Seven plants generally used for traditional oral care namely, Barleria albostellata, Cotyledon orbiculata, Dichrostachys cinerea, Heteropyxis natalensis, Carpobrotus edulis, Zanthoxylum capense and Dodonaea viscosa were investigated for antimicrobial activity and safety. Four pathogenic microorganisms, Actinomyces israelii, Streptococcus mutans, Prevotella intermedia and Candida albicans, were selected that represented the diversity of microbial flora in the oral cavity.
No evidence could be found in the literature on the activity of the selected plant extracts against A. israelii, P. intermedia and S. mutans. Only H. natalensis exhibited activity against the Gram-positive microorganisms, A. israelii and S. mutans; minimum inhibitory concentration (MIC) was found to be 0.88 mg/ml and 1.82 mg/ml respectively. The MIC against the Gram-negative bacteria, P. intermedia was found to be 3.13 mg/ml. Dichrostachys cinerea exhibited activity towards a drug-sensitive stain of C. albicans (MIC of 10.71 mg/ml) and against a drug-resistant (polyene and azole resistant) strain of C. albicans (MIC of 10.42 mg/ml). Dichrostachys cinerea was the least toxic to both the Kidney epithelial cells of the African Green Monkey (Vero) and Human laryngeal epidermoid carcinoma cells (HEp-2) cell lines with 50% inhibitory concentrations (IC50) of 204 ± 0.13 μg/ml and 224 ± 0.1 μg/ml respectively. Heteropyxis natalensis was selected for further study as it exhibited moderate cytotoxicity (IC50 of 33.66 ± 0.04 μg/ml) on HEp-2 cells and the best antibacterial activity as compared to the other plant extracts investigated in this study. When H. natalensis was incorporated in a synergistic combination with the essential oils Melaleuca alternifolia (Tea tree) and Mentha piperita (peppermint); a fourfold reduction in the MIC of A. israelii was exhibited.

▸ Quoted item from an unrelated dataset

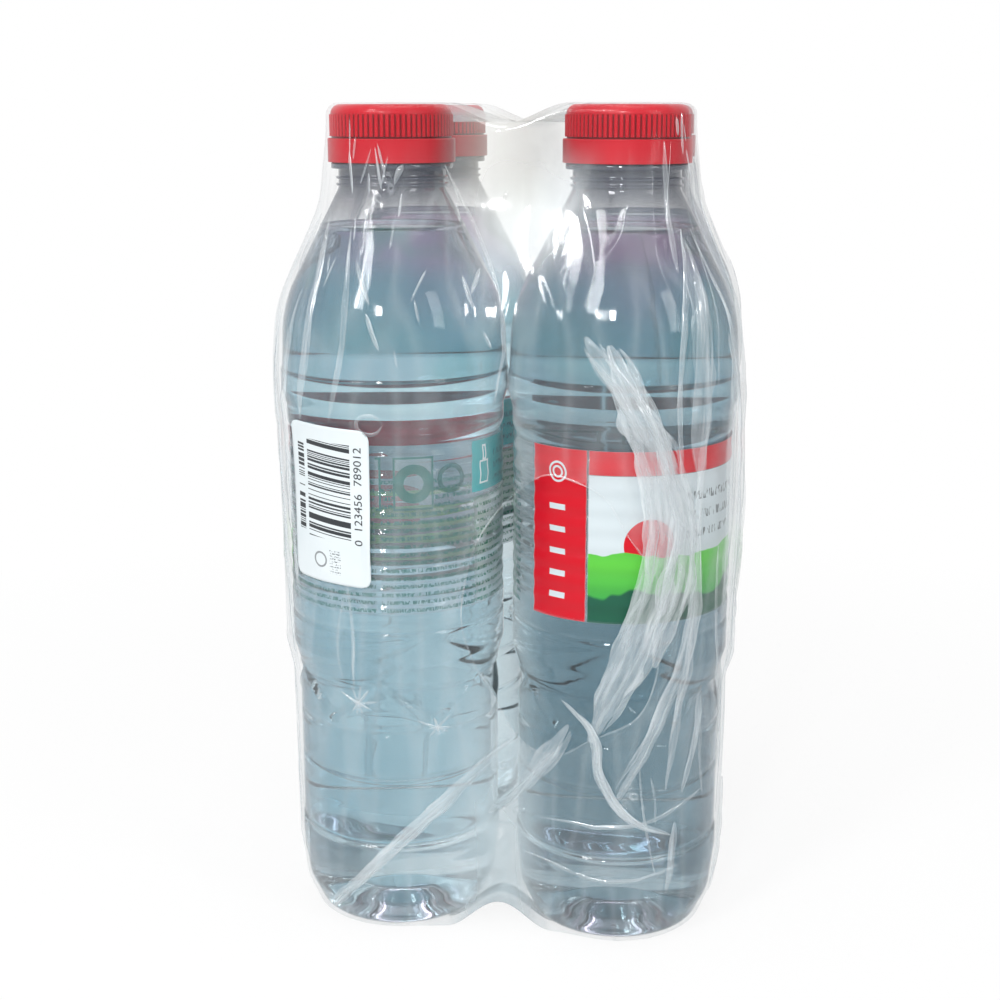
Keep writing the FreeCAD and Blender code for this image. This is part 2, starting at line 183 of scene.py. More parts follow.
def section_path(node, turn, downwards=False):
    """Radius and height along a node's half section round the front left bottle's axis.

    It follows the outside from the axis at the bottom up to the highest point, or from the axis at the top
    down to the axis at the bottom.
    """
    bm = bmesh.new()
    bm.from_mesh(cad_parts[node].data)
    bmesh.ops.remove_doubles(bm, verts=bm.verts, dist=1e-6)
    bmesh.ops.translate(bm, verts=bm.verts, vec=-AXES["front_left"])
    bmesh.ops.rotate(bm, verts=bm.verts, cent=(0, 0, 0), matrix=Matrix.Rotation(-turn, 3, "Z"))
    bmesh.ops.bisect_plane(bm, geom=bm.verts[:] + bm.edges[:] + bm.faces[:], plane_co=(0, 0, 0), plane_no=(0, 1, 0))
    bmesh.ops.remove_doubles(bm, verts=[v for v in bm.verts if abs(v.co.y) < 1e-6], dist=2e-5)
    edges = {e for e in bm.edges if all(abs(v.co.y) < 1e-6 for v in e.verts)}
    across = [e for e in edges if min(v.co.x for v in e.verts) <= 0 < max(v.co.x for v in e.verts)]
    up = -1 if downwards else 1
    first = min(across, key=lambda e: up * e.verts[0].co.z)
    at = max(first.verts, key=lambda v: v.co.x)
    end = max(up * v.co.z for e in edges for v in e.verts) - 1e-5
    path, seen = [(0.0, at.co.z)], {first.other_vert(at)}
    while at is not None and at.co.x > 0:
        seen.add(at)
        path.append((at.co.x, at.co.z))
        if not downwards and at.co.z > end:
            break
        ahead = [e.other_vert(at) for e in at.link_edges if e in edges and e.other_vert(at) not in seen]
        at = max(ahead, key=lambda v: v.co.x + 0.2 * up * v.co.z) if ahead else None
    bm.free()
    return path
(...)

Gingivitis, the infection of the gums, induces inflammation. To attract the white blood cell, leukocytes, to the site of infection; a chemokine known as Interluekin-8 (IL-8) is released. These cytokine, IL-8, levels were not reduced when the extract of H. natalensis was utilized to prevent the interaction of A. israelii with the epithelial cells, HEp-2. A Scanning Electron Microscopy (SEM) study to determine bacterial adhesion in the presence of H. natalensis indicated that the plant extract interferes with pellicle formation and glucan binding of S. mutans to the enamel surface of the tooth.
Five known compounds were identified from the ethanolic extract of H. natalensis leaves and twigs. The compounds were identified as Aurentiacin A (1), Cardamomin (2), 5-hydroxy-7-methoxy-methylflavanone (3), Quercetin (4) and 3,5,7-trihydroxyflavan (5). The MICs of the compounds 1 and 4 were found to be 0.063 mg/ml and 1.0 mg/ml respectively against A. israelii. Compounds 2 and 5 exhibited no inhibitory activity at 1.0 mg/ml (the highest concentration tested) against A. israelii. This is the first report of the isolation of the five compounds and their activity against A. israelii.